→ Information provided:
____________
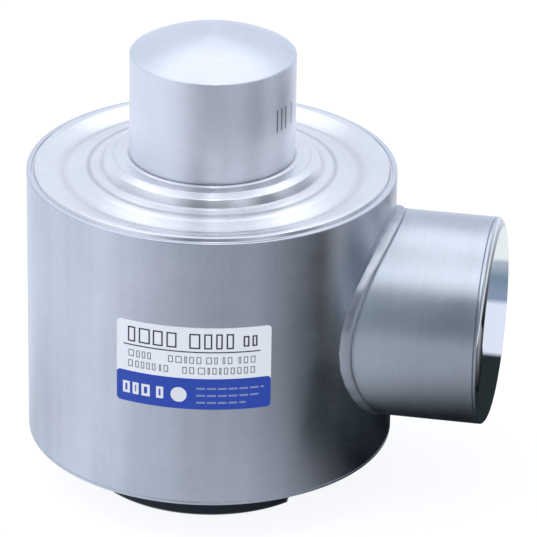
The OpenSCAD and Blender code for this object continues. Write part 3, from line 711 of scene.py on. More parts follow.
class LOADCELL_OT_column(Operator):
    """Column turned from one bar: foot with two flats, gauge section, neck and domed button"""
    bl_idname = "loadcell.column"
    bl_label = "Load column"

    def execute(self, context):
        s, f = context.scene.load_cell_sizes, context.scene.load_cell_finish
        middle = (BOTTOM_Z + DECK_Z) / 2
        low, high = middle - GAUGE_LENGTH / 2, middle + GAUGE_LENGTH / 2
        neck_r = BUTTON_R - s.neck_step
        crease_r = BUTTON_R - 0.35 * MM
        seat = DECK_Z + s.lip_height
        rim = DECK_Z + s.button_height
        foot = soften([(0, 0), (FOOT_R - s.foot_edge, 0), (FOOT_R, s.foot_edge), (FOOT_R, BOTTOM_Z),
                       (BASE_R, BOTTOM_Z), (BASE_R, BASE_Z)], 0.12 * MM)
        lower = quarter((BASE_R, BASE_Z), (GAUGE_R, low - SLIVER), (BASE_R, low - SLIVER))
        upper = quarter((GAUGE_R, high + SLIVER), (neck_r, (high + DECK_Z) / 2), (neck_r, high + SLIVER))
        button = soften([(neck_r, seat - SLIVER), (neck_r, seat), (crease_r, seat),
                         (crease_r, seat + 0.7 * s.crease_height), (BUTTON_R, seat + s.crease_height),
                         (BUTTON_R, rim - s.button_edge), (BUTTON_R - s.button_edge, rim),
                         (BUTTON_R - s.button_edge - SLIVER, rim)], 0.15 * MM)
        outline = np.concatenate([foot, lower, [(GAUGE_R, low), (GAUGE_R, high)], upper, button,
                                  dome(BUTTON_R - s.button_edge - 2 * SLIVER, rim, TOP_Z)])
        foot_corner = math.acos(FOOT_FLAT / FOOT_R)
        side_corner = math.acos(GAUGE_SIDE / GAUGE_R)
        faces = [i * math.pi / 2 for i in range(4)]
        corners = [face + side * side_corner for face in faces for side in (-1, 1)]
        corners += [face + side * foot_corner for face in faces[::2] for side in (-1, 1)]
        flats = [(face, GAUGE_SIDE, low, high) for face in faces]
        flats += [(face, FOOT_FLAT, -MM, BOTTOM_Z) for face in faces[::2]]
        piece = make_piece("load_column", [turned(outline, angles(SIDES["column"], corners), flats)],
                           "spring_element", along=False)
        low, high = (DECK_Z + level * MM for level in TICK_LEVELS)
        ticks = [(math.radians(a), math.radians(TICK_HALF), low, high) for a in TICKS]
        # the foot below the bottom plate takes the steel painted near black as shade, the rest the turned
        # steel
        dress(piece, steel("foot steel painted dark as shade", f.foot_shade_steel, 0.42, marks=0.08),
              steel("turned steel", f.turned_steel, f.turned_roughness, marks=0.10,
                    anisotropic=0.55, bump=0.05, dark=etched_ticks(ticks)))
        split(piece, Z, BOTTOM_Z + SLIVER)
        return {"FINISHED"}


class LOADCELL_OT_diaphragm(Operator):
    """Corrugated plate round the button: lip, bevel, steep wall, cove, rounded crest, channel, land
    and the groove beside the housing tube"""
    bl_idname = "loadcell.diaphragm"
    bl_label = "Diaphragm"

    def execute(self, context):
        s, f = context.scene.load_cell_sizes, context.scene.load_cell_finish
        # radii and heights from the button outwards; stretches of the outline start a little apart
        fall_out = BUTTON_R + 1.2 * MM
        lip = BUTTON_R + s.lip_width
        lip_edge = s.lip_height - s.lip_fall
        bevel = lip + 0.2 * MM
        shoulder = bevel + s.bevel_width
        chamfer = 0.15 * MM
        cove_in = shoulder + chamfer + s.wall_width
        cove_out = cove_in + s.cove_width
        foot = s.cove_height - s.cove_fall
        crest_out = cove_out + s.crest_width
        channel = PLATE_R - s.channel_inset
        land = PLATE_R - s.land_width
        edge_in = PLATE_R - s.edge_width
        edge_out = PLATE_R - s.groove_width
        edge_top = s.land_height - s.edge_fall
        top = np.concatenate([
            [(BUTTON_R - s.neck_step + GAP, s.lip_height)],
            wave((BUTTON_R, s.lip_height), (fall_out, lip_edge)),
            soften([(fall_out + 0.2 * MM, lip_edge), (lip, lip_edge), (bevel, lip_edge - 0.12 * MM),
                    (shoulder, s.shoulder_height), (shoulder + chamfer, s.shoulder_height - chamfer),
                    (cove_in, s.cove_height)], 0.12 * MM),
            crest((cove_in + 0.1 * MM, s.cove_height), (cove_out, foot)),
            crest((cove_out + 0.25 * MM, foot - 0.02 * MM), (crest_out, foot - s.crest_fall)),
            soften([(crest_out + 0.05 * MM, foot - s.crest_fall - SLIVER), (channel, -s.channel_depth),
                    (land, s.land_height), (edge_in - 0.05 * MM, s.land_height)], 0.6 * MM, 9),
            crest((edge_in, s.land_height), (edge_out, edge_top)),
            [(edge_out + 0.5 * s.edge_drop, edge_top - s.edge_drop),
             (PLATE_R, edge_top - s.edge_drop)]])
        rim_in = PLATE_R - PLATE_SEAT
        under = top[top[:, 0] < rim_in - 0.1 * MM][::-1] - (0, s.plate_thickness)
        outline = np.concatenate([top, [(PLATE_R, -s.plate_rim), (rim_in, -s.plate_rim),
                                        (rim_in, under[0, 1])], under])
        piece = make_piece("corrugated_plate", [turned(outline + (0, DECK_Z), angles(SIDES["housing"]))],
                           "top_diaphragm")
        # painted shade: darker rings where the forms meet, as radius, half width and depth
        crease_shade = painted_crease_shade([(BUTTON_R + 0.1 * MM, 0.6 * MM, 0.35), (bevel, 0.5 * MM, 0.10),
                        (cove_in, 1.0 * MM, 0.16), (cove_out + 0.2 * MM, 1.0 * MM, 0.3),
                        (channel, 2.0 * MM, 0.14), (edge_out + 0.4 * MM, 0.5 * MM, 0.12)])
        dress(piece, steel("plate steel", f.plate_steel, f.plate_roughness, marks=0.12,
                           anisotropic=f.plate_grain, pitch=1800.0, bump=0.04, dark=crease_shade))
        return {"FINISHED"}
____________
→ Task instructions:
From the listing above, extract every line exactly as it stands.

→ Result below:
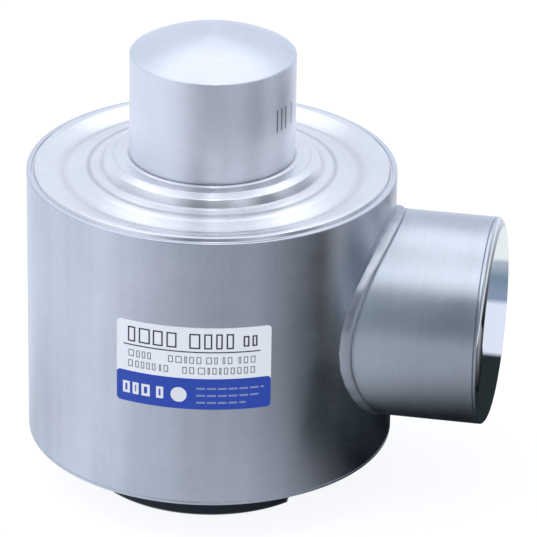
The OpenSCAD and Blender code for this object continues. Write part 3, from line 711 of scene.py on. More parts follow.
class LOADCELL_OT_column(Operator):
    """Column turned from one bar: foot with two flats, gauge section, neck and domed button"""
    bl_idname = "loadcell.column"
    bl_label = "Load column"

    def execute(self, context):
        s, f = context.scene.load_cell_sizes, context.scene.load_cell_finish
        middle = (BOTTOM_Z + DECK_Z) / 2
        low, high = middle - GAUGE_LENGTH / 2, middle + GAUGE_LENGTH / 2
        neck_r = BUTTON_R - s.neck_step
        crease_r = BUTTON_R - 0.35 * MM
        seat = DECK_Z + s.lip_height
        rim = DECK_Z + s.button_height
        foot = soften([(0, 0), (FOOT_R - s.foot_edge, 0), (FOOT_R, s.foot_edge), (FOOT_R, BOTTOM_Z),
                       (BASE_R, BOTTOM_Z), (BASE_R, BASE_Z)], 0.12 * MM)
        lower = quarter((BASE_R, BASE_Z), (GAUGE_R, low - SLIVER), (BASE_R, low - SLIVER))
        upper = quarter((GAUGE_R, high + SLIVER), (neck_r, (high + DECK_Z) / 2), (neck_r, high + SLIVER))
        button = soften([(neck_r, seat - SLIVER), (neck_r, seat), (crease_r, seat),
                         (crease_r, seat + 0.7 * s.crease_height), (BUTTON_R, seat + s.crease_height),
                         (BUTTON_R, rim - s.button_edge), (BUTTON_R - s.button_edge, rim),
                         (BUTTON_R - s.button_edge - SLIVER, rim)], 0.15 * MM)
        outline = np.concatenate([foot, lower, [(GAUGE_R, low), (GAUGE_R, high)], upper, button,
                                  dome(BUTTON_R - s.button_edge - 2 * SLIVER, rim, TOP_Z)])
        foot_corner = math.acos(FOOT_FLAT / FOOT_R)
        side_corner = math.acos(GAUGE_SIDE / GAUGE_R)
        faces = [i * math.pi / 2 for i in range(4)]
        corners = [face + side * side_corner for face in faces for side in (-1, 1)]
        corners += [face + side * foot_corner for face in faces[::2] for side in (-1, 1)]
        flats = [(face, GAUGE_SIDE, low, high) for face in faces]
        flats += [(face, FOOT_FLAT, -MM, BOTTOM_Z) for face in faces[::2]]
        piece = make_piece("load_column", [turned(outline, angles(SIDES["column"], corners), flats)],
                           "spring_element", along=False)
        low, high = (DECK_Z + level * MM for level in TICK_LEVELS)
        ticks = [(math.radians(a), math.radians(TICK_HALF), low, high) for a in TICKS]
        # the foot below the bottom plate takes the steel painted near black as shade, the rest the turned
        # steel
        dress(piece, steel("foot steel painted dark as shade", f.foot_shade_steel, 0.42, marks=0.08),
              steel("turned steel", f.turned_steel, f.turned_roughness, marks=0.10,
                    anisotropic=0.55, bump=0.05, dark=etched_ticks(ticks)))
        split(piece, Z, BOTTOM_Z + SLIVER)
        return {"FINISHED"}


class LOADCELL_OT_diaphragm(Operator):
    """Corrugated plate round the button: lip, bevel, steep wall, cove, rounded crest, channel, land
    and the groove beside the housing tube"""
    bl_idname = "loadcell.diaphragm"
    bl_label = "Diaphragm"

    def execute(self, context):
        s, f = context.scene.load_cell_sizes, context.scene.load_cell_finish
        # radii and heights from the button outwards; stretches of the outline start a little apart
        fall_out = BUTTON_R + 1.2 * MM
        lip = BUTTON_R + s.lip_width
        lip_edge = s.lip_height - s.lip_fall
        bevel = lip + 0.2 * MM
        shoulder = bevel + s.bevel_width
        chamfer = 0.15 * MM
        cove_in = shoulder + chamfer + s.wall_width
        cove_out = cove_in + s.cove_width
        foot = s.cove_height - s.cove_fall
        crest_out = cove_out + s.crest_width
        channel = PLATE_R - s.channel_inset
        land = PLATE_R - s.land_width
        edge_in = PLATE_R - s.edge_width
        edge_out = PLATE_R - s.groove_width
        edge_top = s.land_height - s.edge_fall
        top = np.concatenate([
            [(BUTTON_R - s.neck_step + GAP, s.lip_height)],
            wave((BUTTON_R, s.lip_height), (fall_out, lip_edge)),
            soften([(fall_out + 0.2 * MM, lip_edge), (lip, lip_edge), (bevel, lip_edge - 0.12 * MM),
                    (shoulder, s.shoulder_height), (shoulder + chamfer, s.shoulder_height - chamfer),
                    (cove_in, s.cove_height)], 0.12 * MM),
            crest((cove_in + 0.1 * MM, s.cove_height), (cove_out, foot)),
            crest((cove_out + 0.25 * MM, foot - 0.02 * MM), (crest_out, foot - s.crest_fall)),
            soften([(crest_out + 0.05 * MM, foot - s.crest_fall - SLIVER), (channel, -s.channel_depth),
                    (land, s.land_height), (edge_in - 0.05 * MM, s.land_height)], 0.6 * MM, 9),
            crest((edge_in, s.land_height), (edge_out, edge_top)),
            [(edge_out + 0.5 * s.edge_drop, edge_top - s.edge_drop),
             (PLATE_R, edge_top - s.edge_drop)]])
        rim_in = PLATE_R - PLATE_SEAT
        under = top[top[:, 0] < rim_in - 0.1 * MM][::-1] - (0, s.plate_thickness)
        outline = np.concatenate([top, [(PLATE_R, -s.plate_rim), (rim_in, -s.plate_rim),
                                        (rim_in, under[0, 1])], under])
        piece = make_piece("corrugated_plate", [turned(outline + (0, DECK_Z), angles(SIDES["housing"]))],
                           "top_diaphragm")
        # painted shade: darker rings where the forms meet, as radius, half width and depth
        crease_shade = painted_crease_shade([(BUTTON_R + 0.1 * MM, 0.6 * MM, 0.35), (bevel, 0.5 * MM, 0.10),
                        (cove_in, 1.0 * MM, 0.16), (cove_out + 0.2 * MM, 1.0 * MM, 0.3),
                        (channel, 2.0 * MM, 0.14), (edge_out + 0.4 * MM, 0.5 * MM, 0.12)])
        dress(piece, steel("plate steel", f.plate_steel, f.plate_roughness, marks=0.12,
                           anisotropic=f.plate_grain, pitch=1800.0, bump=0.04, dark=crease_shade))
        return {"FINISHED"}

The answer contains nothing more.